Pytanie, które domaga się odpowiedzi, musi więc dotyczyć tego, co robić, by:
- po pierwsze, uodparniać ludzi na manipulację,
- po drugie, nie pozwalać na takie rozjechanie się myślenia o świecie i wartościach.
Ludzie muszą na masową skalę zacząć ćwiczyć zarządzanie publicznymi sprawami. Uczyć się, jakie są konsekwencje ograniczania podatków, a jakie prawa do noszenia broni. Nie ma lepszego miejsca na taką edukację niż samorządność lokalna, która przenosi odpowiedzialność za decyzje na obywateli. Im niższy szczebel tym lepiej. Im bardziej bezpośrednio, tym skuteczniej. Ale przede wszystkim bez ściemniania, bez pięknych słów o władzy wspólnoty, które maskują autokratyczną władzę. I co szczególnie ważne, nie chodzi o dialog elit, czy przedstawicieli obu grup, lecz o ucieranie się poglądów zwykłych obywateli.

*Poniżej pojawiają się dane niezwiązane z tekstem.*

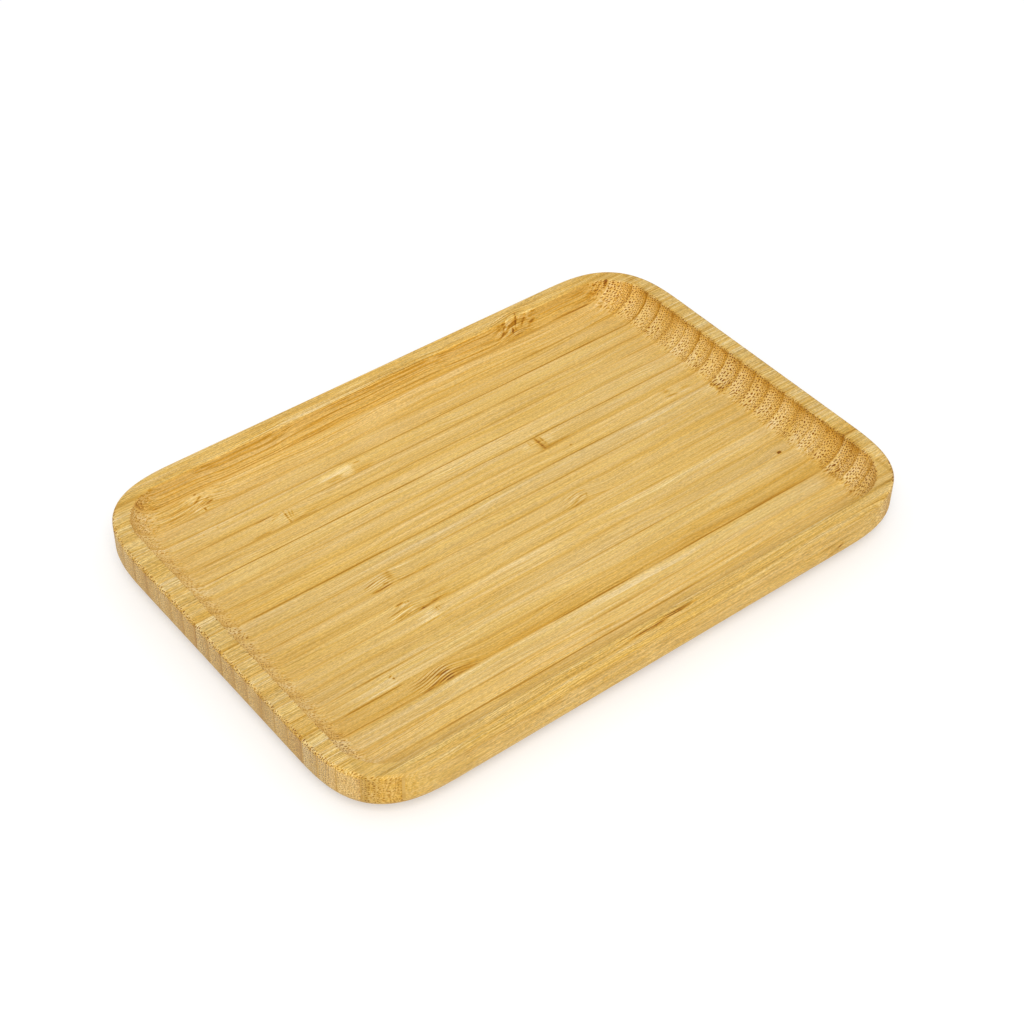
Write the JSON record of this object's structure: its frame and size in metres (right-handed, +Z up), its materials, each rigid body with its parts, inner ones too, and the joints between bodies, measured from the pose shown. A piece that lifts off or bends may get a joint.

Taka praktyczna edukacja demokracji nie spowoduje natychmiastowych zmian. Trzeba będzie dużo cierpliwości i pogodzenia się z chybionymi nieraz decyzjami. Ale bez obywatela rozumiejącego mechanizmy demokracji, nie da się zbudować odporności na manipulację, co więcej, nie da się zachować demokracji w ogóle.
Samorządność rozumiana jako pole dialogu różnych wrażliwości ma też nieocenione znaczenie dla zasypywania podziałów. To sposób na zapobieżenie pogłębiania się przepaści między progresywną a konserwatywną częścią społeczeństwa. Wspólne wypracowywanie decyzji pewnie spowoduje, że będą mniej radykalne, być może nie będą do końca satysfakcjonowały nikogo. Poruszanie się jednak po pół kroku do przodu jest lepsze niż naprzemienne kroki w przód i w tył.
Pewnie jest więcej zmian, które warto wprowadzić, by rozwijać się w bardziej zrównoważony sposób. Samorządność lokalna wydaję się jednym z ważnych postulatów, nad którym warto pracować.